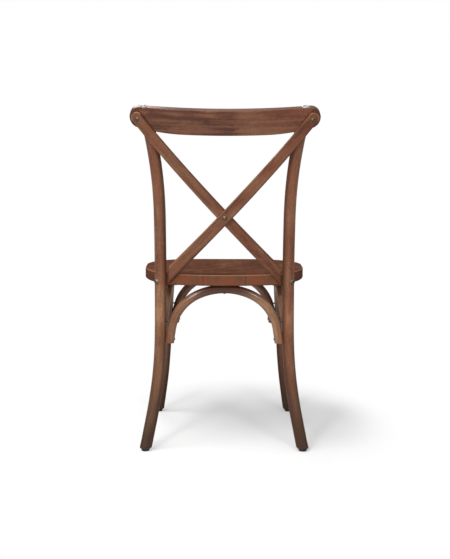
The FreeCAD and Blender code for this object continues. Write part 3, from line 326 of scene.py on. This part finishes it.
def slat_grain(side):
    """Fibres along a cross slat. Side is -1 for the outer slat, which rises to the sitter's right."""

    def grain(x, y, z):
        lift = z - SLAT_MIDDLE
        sideways = cubic(lift, *SLAT_SIDEWAYS)
        backwards = cubic(lift, *SLAT_BACKWARDS) - side * SLAT_HALF_THICKNESS
        across = (x - sideways * side) * SLAT_SLANT
        return across, y - backwards, z / SLAT_SLANT + side * 4.3

    return grain


def seat_grain(x, y, z):
    """Fibres from the back to the front of each seat board, with other growth rings in each board."""
    board = (x / BOARD_WIDTH).sum("ROUND")
    shift = (board * 2.39 + 0.6).sum("SINE")
    across = x - board * BOARD_WIDTH + shift * 0.022
    return across, z - SEAT_UNDERSIDE - board * 0.9, y + board * 1.7


# Places with painted shade or painted highlights, and places whose stain is darker towards the floor,
# redder, darker at the seams or more even

def painted_inner_shade(made, x, y, z):
    """Painted shade on the side of a post or leg that faces its twin."""
    out = parts_of(made.facing)[0] * x.sign() * -1
    return out.step(0.25, 0.90) * 0.75


def low_end(made, x, y, z):
    """The lower part of a post or leg, more so towards the floor."""
    return 1 - z.step(-0.08, 0.37)


def painted_shade_under_seat(made, x, y, z):
    """Painted shade on the side of a leg that faces its twin, and on its top under the seat."""
    return painted_inner_shade(made, x, y, z) + z.step(0.20, 0.36) * 1.7


def painted_shade_arch_crown(made, x, y, z):
    """Painted shade on the top of an arch, close under the seat."""
    return z.step(0.375, 0.415)


def painted_shade_side_arch(made, x, y, z):
    """Painted shade on the very top of a side arch, under the seat, and on its two feet."""
    return z.step(0.402, 0.416) + (1 - z.step(0.30, 0.37)) * 0.7


def crest_painted_shade(made, x, y, z):
    """Painted shade on the crest rail's lower edge, top and round ends, and a painted shadow beside
    each slat.
    """
    height = crest_axes(y, z)[1]
    bottom = 1 - (height - CREST_LOWER_EDGE).step(0.001, 0.016)
    ends = abs(x).step(0.205, 0.238)
    from_slat = abs(leaning(abs(x) - SLAT_TOP_X, z - SLAT_TOP_Z, SLAT_TOP_ANGLE)[0])
    beside_slat = 1 - from_slat.step(0.0132, 0.0190)
    top = parts_of(made.facing)[2].step(0.40, 0.70)
    return (bottom * 0.20 + ends * 0.45 + top * 0.7).most(beside_slat * 0.75)


def crest_red(made, x, y, z):
    """The crest rail is redder towards the sitter's right, and along its top."""
    return (x * -1).step(-0.02, 0.20) * 0.25 + z.step(0.850, 0.885) * 0.2


def slat_rim(side, x, z):
    """The rim of a slat's round top end."""
    out = x * side - SLAT_TOP_X
    up = z - SLAT_TOP_Z
    beyond = leaning(out, up, SLAT_TOP_ANGLE)[1].step(-0.002, 0.003)
    return distance(out, up).step(0.0100, 0.0122) * beyond


def slat_painted_shade(side):
    """Painted shade on the narrow sides and the long edge that face the sitter's right, and on both
    ends of a slat.
    """

    def shade(made, x, y, z):
        across = slat_grain(side)(x, y, z)[0]
        out, back, lift = parts_of(made.facing)
        narrow = (1 - abs(back).step(0.25, 0.60)) * (1 - out.step(-0.20, 0.30))
        edge = (across * -1).step(0.0085, 0.0135)
        ends = z.step(0.80, 0.86) + (1 - z.step(0.43, 0.50))
        return (narrow * 0.4 + edge * 0.6) * (1 - slat_rim(side, x, z)) + ends * 0.2

    return shade


def slat_painted_highlight(side):
    """Painted highlight on the rim of a slat's top end and on its edge on the sitter's left, more so
    on the outer slat.
    """
    edge_light = 0.7 if side < 0 else 0.25

    def painted_highlight(made, x, y, z):
        across = slat_grain(side)(x, y, z)[0]
        return (across.step(0.0105, 0.0130) * edge_light).most(slat_rim(side, x, z) * 0.8)

    return painted_highlight


def seat_seams_and_painted_shade(made, x, y, z):
    """The seams between the seat boards, and painted shade on the seat's sides and over its top,
    deeper in slanting streaks and towards the rear on the sitter's left.
    """
    board = (x / BOARD_WIDTH).sum("ROUND")
    seam = abs(x - board * BOARD_WIDTH).step(BOARD_WIDTH / 2 - 0.0015, BOARD_WIDTH / 2 - 0.0004)
    out, back, lift = parts_of(made.facing)
    streaks = noise(vector_of((x - y) * 26, z * 9, (x + y) * 4)).step(0.38, 0.70)
    rear_left = y.step(0.04, 0.15) * (x + 0.10).step(0.0, 0.12)
    top = lift.step(0.85, 0.98) * (streaks * 0.26 + rear_left * 0.495 + 0.57)
    return (seam * 0.8).most(abs(out).step(0.35, 0.8) * 0.65).most(top)


def seat_rear(made, x, y, z):
    """The rear edge of the seat, where the end grain is filled and even."""
    return parts_of(made.facing)[1].step(0.50, 0.85) * 0.75


def arris_painted_highlight(made, x, y, z):
    """Painted highlight on places whose surface faces partly up and partly outwards."""
    lift = parts_of(made.facing)[2]
    return lift.step(0.25, 0.60) * (1 - lift.step(0.93, 0.99))


def nowhere(made, x, y, z):
    """No place at all."""
    return z * 0


# Finishes

def wood(name, grain, ring=0.0035, pith=(0.021, 0.034), tone=0.0, red=0.45, lacquer=0.3,
         mottle=0.30, gloss=0.17, dark=nowhere, redder=nowhere, painted_highlight=nowhere, even=nowhere,
         lower_tint=nowhere, boards=False):
    """Stained wood under lacquer. Rings run round a pith line beside the piece's middle.

    The seat's boards measure their rings from the seat's underside."""
    made = Finish(name)
    x, y, z = parts_of(made.place)
    axes = across, through, along = grain(x, y, z)
    clouds = lumps(axes, 24, 9, detail=3)
    streaks = lumps(axes, 150, 6, detail=3, rough=0.55)
    fibres = lumps(axes, 1100, 24, rough=0.6)
    specks = lumps(axes, 420, 150, detail=1)
    pores = lumps(axes, 2400, 70, detail=1).step(0.60, 0.70)
    level = z - SEAT_UNDERSIDE if boards else through
    from_pith = distance(across - pith[0], level + pith[1]) + (clouds - 0.5) * 0.014
    rings = (from_pith * (2 * math.pi / ring)).sum("SINE") * 0.5 + 0.5
    shade = streaks * 0.60 + clouds * 1.20 + rings * 0.10 + fibres * 0.20 + specks * mottle
    shade = shade + (tone - 0.550 - mottle / 2)
    shade = shade - (shade - (tone + 0.28)) * even(made, x, y, z)
    stops = ((0.15, DARK), (0.40, BROWN), (0.60, OLIVE), (0.85, TAN))
    colour = shade.node("ValToRGB", {0: shade}, stops=stops)
    warm = noise(vector_of(across * 40 + 9, through * 40, along * 5)).step(0.35, 0.68)
    colour = (warm * red + redder(made, x, y, z)).least(0.9).mix(colour, RED)
    colour = (pores * 0.35).mix(colour, DARK)
    # Posts and legs grow darker towards the floor.
    colour = (lower_tint(made, x, y, z) * (specks * 0.7 + streaks * 0.5 + 0.45)).mix(colour, LOWER_TINT)
    # Painted shade: the dark mask darkens towards DARK, and beyond 0.9 towards the deepest shade
    # colour; on the seat it also draws the dark seams.
    shade_and_seam_amount = dark(made, x, y, z) * (streaks * 0.5 + 0.75)
    colour = shade_and_seam_amount.least(0.92).mix(colour, DARK)
    colour = (shade_and_seam_amount - 0.9).most(0).least(0.8).mix(colour, DEEP_SHADE)
    # Painted highlight: this mask lightens edges towards TAN and thickens the coat there.
    highlight_amount = painted_highlight(made, x, y, z) * (streaks * 0.6 + 0.30)
    return made.close(
        bump=fibres * 0.5 - pores * 0.8 + rings * 0.2,
        depth=0.00012,
        Base_Color=highlight_amount.mix(colour, TAN),
        Roughness=clouds * 0.14 + fibres * 0.12 + 0.40,
        Coat_Weight=clouds * 0.3 * lacquer + lacquer * 0.85 + highlight_amount * 0.15,
        Coat_Roughness=gloss,
        Specular_IOR_Level=0.0,
    )


def metal(name, light, dark, rough):
    """Plated steel, a little uneven, with fine turning marks."""
    made = Finish(name)
    axes = parts_of(made.place)
    patches = lumps(axes, 180, 180, detail=3)
    marks = lumps(axes, 900, 3600, detail=1)
    return made.close(
        bump=marks,
        depth=0.00003,
        Base_Color=patches.step(0.35, 0.7).mix(dark, light),
        Metallic=1.0,
        Roughness=patches * 0.25 + marks * 0.1 + rough,
    )


def nylon(name, light, dark, rough):
    """Moulded nylon with a fine grained skin."""
    made = Finish(name)
    axes = parts_of(made.place)
    skin = lumps(axes, 1500, 1500)
    scuffs = lumps(axes, 130, 260, detail=3)
    return made.close(
        bump=skin,
        depth=0.00005,
        Base_Color=scuffs.step(0.4, 0.7).mix(dark, light),
        Roughness=scuffs * 0.2 + rough,
    )


def clear_plastic(name):
    """Clear soft plastic, slightly cloudy."""
    made = Finish(name)
    haze = lumps(parts_of(made.place), 350, 350)
    return made.close(
        Base_Color=haze.mix((0.62, 0.66, 0.62), (0.80, 0.83, 0.80)),
        Roughness=haze * 0.12 + 0.06,
        Transmission_Weight=0.8,
        IOR=1.46,
    )


def dress(material, *names):
    """Give a finish to every piece whose name starts with one of these words."""
    for name, piece in nodes.items():
        if name.startswith(names):
            for slot in piece.material_slots:
                slot.material = material


def dress_wood():
    """The finishes of the wooden pieces."""
    # The dark masks paint shade, the seat's also its seams; the masks for lightened edges paint
    # highlights.
    dress(wood("post wood", post_grain, tone=0.07, red=0.55, lacquer=0.4, mottle=0.6,
               dark=painted_inner_shade, lower_tint=low_end), "rear_post")
    dress(wood("leg wood", leg_grain, tone=0.06, lacquer=0.2, mottle=0.6,
               dark=painted_shade_under_seat, lower_tint=low_end), "front_leg")
    dress(wood("rear arch wood", rear_arch_grain, tone=0.08, red=0.15, lacquer=0.75, gloss=0.10,
               dark=painted_shade_arch_crown), "arch_rear")
    dress(wood("front arch wood", front_arch_grain, lacquer=0.8, gloss=0.10,
               dark=painted_shade_arch_crown), "arch_front")
    dress(wood("side arch wood", side_arch_grain, tone=0.50, red=0.10, lacquer=0.7, gloss=0.10,
               dark=painted_shade_side_arch), "arch_left", "arch_right")
    dress(wood("crest wood", crest_grain, ring=0.006, tone=-0.17, red=0.12, lacquer=0.45,
               dark=crest_painted_shade, redder=crest_red), "crest_rail")
    for side, name in ((-1, "outer"), (1, "inner")):
        dress(wood(name + " slat wood", slat_grain(side), tone=-0.06, red=0.40,
                   dark=slat_painted_shade(side), painted_highlight=slat_painted_highlight(side)), "cross_slat_" + name)
    dress(wood("seat wood", seat_grain, ring=0.0045, pith=(0.0, 0.045), tone=0.02, red=0.70,
               lacquer=0.04, dark=seat_seams_and_painted_shade, painted_highlight=arris_painted_highlight, even=seat_rear,
               boards=True), "seat_board")
    dress(wood("raw dowel wood", lambda x, y, z: (x, z, y), tone=0.4, red=0.1), "slat_dowels")


def dress_hardware():
    """The finishes of the metal and plastic pieces."""
    dress(metal("bronzed steel", (0.24, 0.19, 0.13), (0.10, 0.075, 0.05), rough=0.28),
          "cross_bolt", "cross_cap_nut", "slat_top_screws", "seat_bolt")
    dress(metal("antique brass plate", (0.26, 0.20, 0.12), (0.09, 0.07, 0.04), rough=0.30),
          "corner_bracket")
    dress(metal("blackened steel", (0.12, 0.105, 0.09), (0.04, 0.034, 0.03), rough=0.32),
          "arch_end_screws", "arch_crown_screws", "bracket_screws")
    dress(metal("yellow zinc plate", (0.58, 0.47, 0.27), (0.42, 0.31, 0.15), rough=0.25),
          "barrel_nut", "glide_nails")
    dress(nylon("black nylon", (0.022, 0.022, 0.022), (0.010, 0.010, 0.011), rough=0.45),
          "foot_glide")
    dress(clear_plastic("clear bumper"), "crest_bumper")


# Studio

def ray_kinds(start):
    """Whether a ray comes from the camera, from gloss, or through something clear."""
    kinds = ("Is Camera Ray", "Is Glossy Ray", "Is Transmission Ray")
    return [start.node("LightPath", output=kind) for kind in kinds]


def make_floor():
    """A white floor that keeps the chair's soft shadow and fades into the white background."""
    bpy.ops.mesh.primitive_circle_add(vertices=96, radius=6, fill_type="NGON")
    floor = bpy.context.object
    floor.name = "studio_floor"
    made = Finish("studio white")
    x, y, z = parts_of(made.place)
    camera, glossy, through = ray_kinds(made.start)
    seen = camera.most(through).most(glossy * 0.5)
    paper = made.start.node("BsdfDiffuse", {"Color": (0.66, 0.66, 0.66, 1)})
    glow = made.start.node("Emission", {"Color": (1, 1, 1, 1), "Strength": 0.23})
    lit = made.start.node("AddShader", {0: paper, 1: glow})
    white = made.start.node("Emission", {"Color": (1, 1, 1, 1), "Strength": 1.0})
    beside = x + 0.06
    behind = y + 0.10
    far = (beside * beside * 2.0 + behind * behind).root().step(0.38, 0.64)
    shown = made.start.node("MixShader", {0: far, 1: lit, 2: white})
    bounce = made.start.node("BsdfDiffuse", {"Color": (0.45, 0.45, 0.45, 1)})
    surface = made.start.node("MixShader", {0: seen, 1: bounce, 2: shown})
    made.start.node("OutputMaterial", {"Surface": surface})
    floor.data.materials.append(made.material)


def make_world():
    """A soft room light, stronger from behind the chair, that gloss sees as a pale ceiling.

    The camera and clear pieces see it white."""
    world = bpy.data.worlds.new("studio")
    bpy.context.scene.world = world
    world.use_nodes = True
    world.node_tree.nodes.clear()
    start = Value(world.node_tree)
    camera, glossy, through = ray_kinds(start)
    out, back, up = parts_of(start.node("TexCoord", output="Generated"))
    seen = camera.most(through)
    ceiling = glossy * up.step(0.15, 0.60) * 0.60
    rear_wall = (1 - glossy) * back.step(0.30, 0.95)
    strength = seen + (1 - seen) * (0.28 + ceiling + rear_wall)
    light = start.node("Background", {"Color": (1, 1, 1, 1), "Strength": strength})
    start.node("OutputWorld", {"Surface": light})


def make_studio():
    """Floor, room light, camera and five lamps, the strongest ones on the sitter's left."""
    bpy.context.scene.view_settings.view_transform = "Standard"
    make_floor()
    make_world()
    place_lamp("left softbox", spot=(1.05, 2.60, 2.00), aim=(0, 0, 0.45), size=0.5, power=28)
    place_lamp("right softbox", spot=(-1.05, 2.60, 2.00), aim=(0, 0, 0.45), size=0.5, power=17)
    place_lamp("side lamp", spot=(1.10, 0.15, 2.50), aim=(0, 0, 0.20), size=0.9, power=20)
    place_lamp("top softbox", spot=(0.55, 0.95, 2.70), aim=(0, 0, 0.40), size=1.3, power=30)
    place_lamp("rim lamp", spot=(0.80, -2.50, 2.20), aim=(0, 0, 0.60), size=0.9, power=14)
    place_camera()


dress_wood()
dress_hardware()
make_studio()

# # # # #

* _Written problem_: Look at the material above and copy, word for word, its lines from the first through the one containing "along a cross".

* _Written reply_:
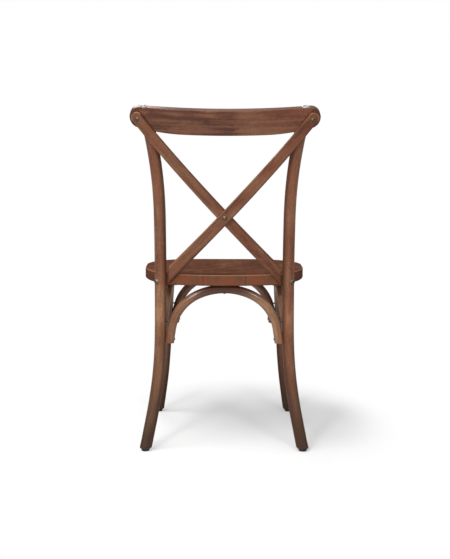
The FreeCAD and Blender code for this object continues. Write part 3, from line 326 of scene.py on. This part finishes it.
def slat_grain(side):
    """Fibres along a cross slat. Side is -1 for the outer slat, which rises to the sitter's right."""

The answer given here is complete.